Babbel: Dass ich meinem Bauchgefühl vertrauen soll. Die Entscheidung, die Zelte in Deutschland komplett abzubrechen, fiel leider viel zu spät. Es war das Beste, was ich machen konnte. Ich wusste schon vor der EM, dass das Turnier ein einziges Desaster wird. Dass ich dennoch derjenige war, der zum Sündenbock gemacht wurde, obwohl ich im letzten Spiel gar nicht mehr gespielt hatte, machte nicht wirklich Spaß. Ich bekam damals nur auf die Fresse. Das war eine wichtige Schule, woraus ich viel gelernt habe. Mich hätte es nicht besser treffen können, als Deutschland hinter mir zu lassen und nach England zu gehen.

SPOX: Bastian Schweinsteiger und Philipp Lahm wurden ebenfalls bei den Bayern groß und sind nun in einem ähnlichen Alter wie Sie damals. Würden die beiden mit einem Wechsel ins Ausland einen ähnlichen Sprung machen?

Babbel: Ein Wechsel ist nicht mehr zwingend. Einerseits, weil anders als zu meiner Zeit die Spieler aus der eigenen Jugend gutes Geld verdienen. Andererseits, weil Bayern zu den sechs besten Klubs der Welt gehört. Es gibt Manchester United, Real Madrid, FC Barcelona, die beiden Mailänder Klubs - und dann ist die Liste schon vorbei. Daher stellt sich nur eine Frage: Wovon träumen Philipp und Bastian? Von Barca? Von Real? Von Bayern? Ich hatte schon als Kind von England geträumt, daher kam für mich nur die Premier League in Frage.

SPOX: Wie oft denken Sie an eine Rückkehr nach England und Liverpool? In Hoffenheim können Sie das englische Manager-Modell bereits proben.
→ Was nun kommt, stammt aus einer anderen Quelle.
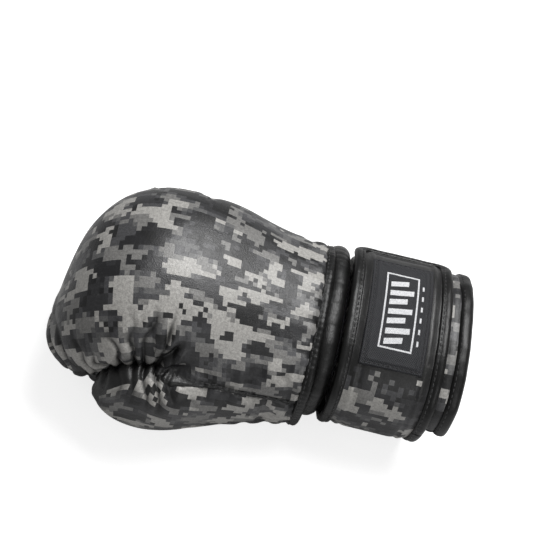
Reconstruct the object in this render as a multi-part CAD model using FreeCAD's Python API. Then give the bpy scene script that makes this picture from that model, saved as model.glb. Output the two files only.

Babbel: England ist ein absoluter Traum. Und der Traum schlechthin ist es, beim FC Liverpool als Manager zu arbeiten. Ein außergewöhnlicher Klub, bei dem ich eine außergewöhnliche Zeit erlebt habe. Allerdings ist mir bewusst: Um dahinzukommen, muss ich Erfolge nachweisen. Brendan Rodgers wurde von Liverpool verpflichtet, weil er in Swansea fantastische Arbeit geleistet und einen guten Fußball hat spielen lassen. Es ist schön, dass in England nicht nur die alte, sondern die junge Garde eine Chance erhält. Einen ähnlichen Erfolg möchte ich in Hoffenheim erreichen, indem ich hart arbeite und einen neuen Anspruch in den Verein bekomme. Der Rest kommt irgendwann von alleine.